RCFile (Record Columnar File), the previous Hadoop Big Data storage format on Hive, is being challenged by the smart ORC (Optimized Row Columnar) format.
My first post on the topic, Getting Started with Big Data with Text and Apache Hive, presented a common scenario to illustrate why Hive file formats are significant to its performance and big data processing. The second post, Optimising Hadoop and Big Data with Text and Hive, discussed the case for and against text format. It highlighted why for intermediate tables RCFile is the best choice — which we covered in Faster Big Data on Hadoop with Hive and RCFile. This about to change: the next evolution of the format, ORC file, is around the corner. How much better is it?
The running scenario for this four-part series is a startup, which processes data from different sources, SQL and NoSQL stores, and logs. The challenge with big data, as the domain matures, and for evolving deployments in companies, is to not only to process the data but to also do it efficiently, reducing cost and time required.
In the scenario, and for many companies, tables containing billions of rows and numerous columns are unexceptional. Querying and reporting on this data swiftly requires a sophisticated storage format. It ideally stores data compact and enables skipping over irrelevant parts without the need for large, complex, or manually maintained indices. The ORC file format addresses all of these issues.
The Stinger initiative heads the ORC file format development to replace the RCFile. Former should become part of the stable Hadoop releases this year. ORC stores collections of rows in one file and within the collection the row data is stored in a columnar format. This allows parallel processing of row collections across a cluster. Each file with the columnar layout is optimised for compression and skipping of data/columns to reduce read and decompression load.
ORC goes beyond RCFile and uses specific encoders for different column data types to improve compression further, e.g. variable length compression on integers. ORC introduces a lightweight indexing that enables skipping of complete blocks of rows that do not match a query. It comes with basic statistics — min, max, sum, and count — on columns. Lastly, a larger block size of 256 MB by default optimizes for large sequential reads on HDFS for more throughput and fewer files to reduce load on the namenode.
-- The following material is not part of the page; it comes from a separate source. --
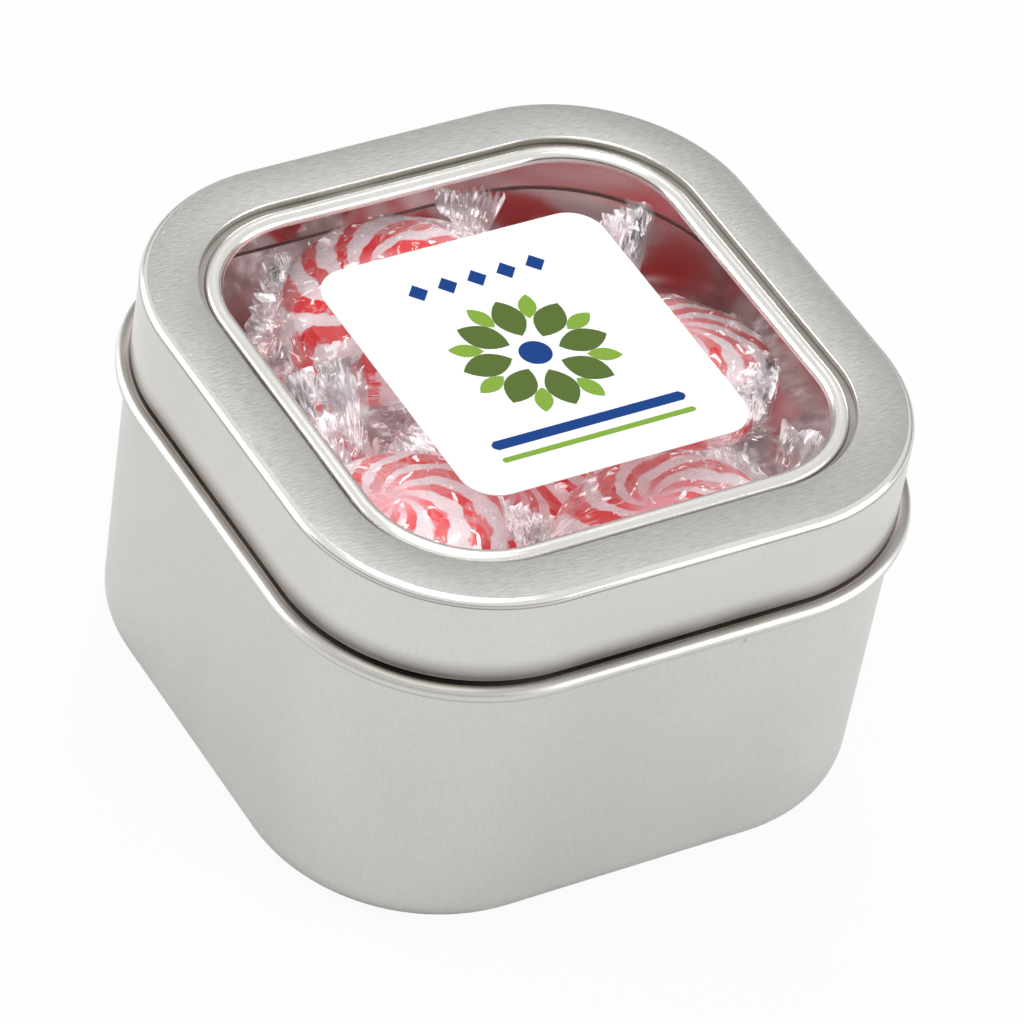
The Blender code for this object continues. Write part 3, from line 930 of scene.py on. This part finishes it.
def printed(name, colour, roughness):
    """Coated paper or the ink on it: flat colour with a faint tooth."""
    material, tree, shader = new_material(name)
    tooth = cloudy(tree, own_place(tree), 2500.0)
    darker = [part * 0.975 for part in colour]
    set_inputs(tree, shader, {
        "Base Color": ramp_colour(tree, tooth, (0.35, darker), (0.65, colour)),
        "Roughness": roughness,
        "Specular IOR Level": 0.15,
        "Normal": relief(tree, tooth, 0.08, 0.00003)})
    return material


label.data.materials.append(printed("coated_paper", (0.93, 0.93, 0.925), 0.5))


def print_shapes(name, shapes, colour):
    """Ink shapes, each a ring of points on the label, as one thin printed layer."""
    bpy.ops.object.select_all(action="DESELECT")
    height = paper_top + ink_lift
    for count, shape in enumerate(shapes):
        bpy.ops.mesh.primitive_circle_add(vertices=len(shape), radius=label_radius,
                                          fill_type="NGON", location=(0, 0, height))
        outline = bpy.context.active_object
        outline.name = "{}_{}".format(name, count)
        for corner, place in zip(outline.data.vertices, shape):
            corner.co = (place[0] + label_shift_x, place[1] + label_shift_y, 0.0)
    bpy.ops.object.select_all(action="DESELECT")
    parts = [item for item in bpy.data.objects if item.name.startswith(name + "_")]
    for part in parts:
        part.select_set(True)
    bpy.context.view_layer.objects.active = parts[0]
    bpy.ops.object.join()
    ink = bpy.context.active_object
    ink.name = name
    bpy.ops.object.transform_apply(location=True, rotation=True, scale=True)
    bpy.ops.object.mode_set(mode="EDIT")
    bpy.ops.mesh.select_all(action="SELECT")
    bpy.ops.mesh.extrude_region_move(TRANSFORM_OT_translate={"value": (0, 0, -ink_lift)})
    bpy.ops.mesh.select_all(action="SELECT")
    bpy.ops.mesh.normals_make_consistent(inside=False)
    bpy.ops.object.mode_set(mode="OBJECT")
    ink.data.materials.append(printed(name, colour, 0.55))
    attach(ink, "lid")
    return ink


def leaf(stalk_at, heading, length, width):
    """Pointed leaf of the star, its stalk end at a distance from the middle."""
    turn = math.radians(heading)
    ring = []
    for side in (1, -1):
        for step in range(leaf_steps):
            share = step / leaf_steps if side == 1 else 1 - step / leaf_steps
            along = share * length
            out = side * width / 2 * math.sin(math.pi * share) ** 0.8
            ring.append((stalk_at * math.cos(turn) + along * math.cos(turn) - out * math.sin(turn),
                         star_y + stalk_at * math.sin(turn) + along * math.sin(turn)
                         + out * math.cos(turn)))
    return ring


def bar(centre_y, height):
    """Straight bar across the label, with cut corners."""
    half = label_width / 2 - bar_margin
    cut = height / 3
    ring = []
    for side_x, side_y in ((1, 1), (-1, 1), (-1, -1), (1, -1)):
        tip = (side_x * half, centre_y + side_y * (height / 2 - cut))
        foot = (side_x * (half - cut), centre_y + side_y * height / 2)
        ring += [tip, foot] if side_x == side_y else [foot, tip]
    return ring


star_y = -0.4 * MM
star_leaves = 8
leaf_turn = 360 / star_leaves
leaf_steps = 10
dark_stalk, dark_length, dark_width = 3.1 * MM, 6.4 * MM, 3.9 * MM
light_stalk, light_length, light_width = 6.0 * MM, 4.2 * MM, 2.2 * MM
dot_radius = 2.0 * MM
dot_corners = 24
diamond_half_width, diamond_half_height = 1.3 * MM, 1.5 * MM
diamond_spacing, diamond_y = 3.9 * MM, 13.6 * MM
bar_margin = 6.0 * MM
bold_bar_y, bold_bar_height = -12.9 * MM, 1.5 * MM
thin_bar_y, thin_bar_height = -15.4 * MM, 0.8 * MM
dark_leaves = [leaf(dark_stalk, leaf_turn * step, dark_length, dark_width)
               for step in range(star_leaves)]
light_leaves = [leaf(light_stalk, leaf_turn * (step + 0.5), light_length, light_width)
                for step in range(star_leaves)]
dot = [(dot_radius * math.cos(2 * math.pi * step / dot_corners),
        star_y + dot_radius * math.sin(2 * math.pi * step / dot_corners))
       for step in range(dot_corners)]
diamonds = [[(x + diamond_half_width, diamond_y), (x, diamond_y + diamond_half_height),
             (x - diamond_half_width, diamond_y), (x, diamond_y - diamond_half_height)]
            for x in (diamond_spacing * step for step in range(-2, 3))]
thin_bars = [bar(thin_bar_y, thin_bar_height)]
print_shapes("ink_dark_green", dark_leaves, (0.085, 0.14, 0.025))
print_shapes("ink_light_green", light_leaves + thin_bars, (0.21, 0.375, 0.042))
print_shapes("ink_blue", [dot, bar(bold_bar_y, bold_bar_height)] + diamonds,
             (0.0, 0.042, 0.215))

# Studio. A pale floor, soft lamps over and beside the tin, and the camera at
# the photograph's angle. The floor and the sky look white to the camera. Metal
# and film mirror a white room with a darker band low down on its walls.
bpy.ops.object.select_all(action="DESELECT")
floor_side = 6.0
bpy.ops.mesh.primitive_plane_add(size=floor_side, location=(0, 0, -0.02 * MM))
floor = bpy.context.active_object
floor.name = "studio_floor"
floor_paint, tree, shader = new_material("studio_floor")
set_inputs(tree, shader, {"Base Color": (0.69, 0.69, 0.69, 1), "Roughness": 0.9,
                          "Specular IOR Level": 0.0})
camera_ray = add_node(tree, "LightPath", {}).outputs["Is Camera Ray"]
glow = add_node(tree, "Emission", {"Strength": 1.0})
blend = add_node(tree, "MixShader", {"Fac": maths(tree, "MULTIPLY", camera_ray, 0.93),
                                     1: shader.outputs[0], 2: glow.outputs[0]})
set_inputs(tree, tree.nodes["Material Output"], {"Surface": blend.outputs[0]})
floor.data.materials.append(floor_paint)

# The room is 0.60 as light, 1.0 as the camera sees it and 0.87 in mirrored rays,
# which also meet a darker band at a low height.
room_light = 0.60
band_height = 0.16
sky = bpy.data.worlds.new("studio_sky")
bpy.context.scene.world = sky
sky.use_nodes = True
tree = sky.node_tree
path = add_node(tree, "LightPath", {}).outputs
seen = maths(tree, "MAXIMUM", path["Is Camera Ray"], path["Is Transmission Ray"])
seen = maths(tree, "MULTIPLY", seen, 1.0 - room_light)
heading = add_node(tree, "TexCoord", {}).outputs["Generated"]
heading_height = add_node(tree, "SeparateXYZ", {"Vector": heading}).outputs["Z"]
off_band = maths(tree, "ABSOLUTE", maths(tree, "SUBTRACT", heading_height, band_height))
room = ranged(tree, off_band, 0.06, 0.15, -0.35, 0.27, kind="SMOOTHSTEP")
mirrored = maths(tree, "MULTIPLY", path["Is Glossy Ray"], room)
strength = maths(tree, "ADD", maths(tree, "ADD", seen, mirrored), room_light)
set_inputs(tree, tree.nodes["Background"], {"Strength": strength, "Color": (1, 1, 1, 1)})


def soft_lamp(name, azimuth, elevation, distance, size, power):
    """Square softbox that faces the middle of the tin."""
    turn = math.radians(azimuth)
    rise = math.radians(elevation)
    away = Vector((math.sin(turn) * math.cos(rise), -math.cos(turn) * math.cos(rise),
                   math.sin(rise)))
    bpy.ops.object.light_add(type="AREA", location=away * distance + Vector((0, 0, lamp_aim)))
    lamp = bpy.context.active_object
    lamp.name = name
    lamp.rotation_euler = away.to_track_quat("Z", "Y").to_euler()
    lamp.data.shape = "SQUARE"
    lamp.data.size = size
    lamp.data.energy = power
    return lamp


# Name, azimuth and elevation in degrees, distance and side in metres, power in watts.
lamp_aim = 30 * MM
soft_lamp("lamp_over", -60, 78, 0.9, 0.7, 2.2)
soft_lamp("lamp_left", -138, 9, 0.7, 0.5, 4.0)
soft_lamp("lamp_right", 48, 9, 0.7, 0.5, 4.0)
soft_lamp("lamp_glint", 150, 62, 0.8, 0.12, 1.0)

camera_data = bpy.data.cameras.new("photo_camera")
camera = bpy.data.objects.new("photo_camera", camera_data)
bpy.context.scene.collection.objects.link(camera)
# Camera fitted to the photograph: its angles, its distance and its shift off the tin's middle.
camera_distance = 817.92 * MM
camera_right = 5.007 * MM
camera_up = 18.716 * MM
camera_data.sensor_width = 36.0
camera_data.lens = 240.297
camera_data.clip_start = 0.05
camera_data.clip_end = 20.0
azimuth = math.radians(-35.987)
elevation = math.radians(41.641)
roll = math.radians(10.078)
back = Vector((math.sin(azimuth) * math.cos(elevation), -math.cos(azimuth) * math.cos(elevation),
               math.sin(elevation)))
level = (-back).cross(Vector((0, 0, 1))).normalized()
upright = level.cross(-back)
across = math.cos(roll) * level + math.sin(roll) * upright
upward = -math.sin(roll) * level + math.cos(roll) * upright
spot = back * camera_distance + across * camera_right + upward * camera_up
facing = Matrix((across, upward, back)).transposed().to_4x4()
camera.matrix_world = Matrix.Translation(spot) @ facing
bpy.context.scene.camera = camera
bpy.context.scene.view_settings.view_transform = "Standard"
Hive file formats compared
Comparing the different file formats (see the graphic below) illustrates the IO benefits. Text is the baseline with a size of 1. RCFile already improves the storage requirements significantly. ORC files are even better at storing the same information without compression. In fact, ORC files store it more efficiently without compression than text with Gzip compression. Interestingly, sales data (in the example) is not very compressible in the ORC format as it is already stored efficiently. Consequently, to compress such data in ORC would be a waste of computing time. Storing the demographics data in compressed ORC format, on the other hand, reduces it tremendously and would result in an amazing performance improvement on disk IO.
Comparing the features between RC, Trevni, and ORC file format illustrates how the formats have evolved. The Trevni format is an in-development columnar storage format like the (O)RC format. ORC files will likely become the default choice for Hive users in the near the future. It combines all desirable features and performance benefits.
In summary, you may be bound to ingest and export your data in a simple text format or use Hadoop adapters to read and write it directly. Internally for intermediate storage, you should consider your choices though. Today, RCFile and soon ORC files make an excellent choice for efficient and fast data storage.
Hadoop and Hive can be used in a brute force manner but there is no need for it. You can save a lot of time and money choosing a modern data format. It requires little more than changing a line or two in your create table statement. Why would you not do it.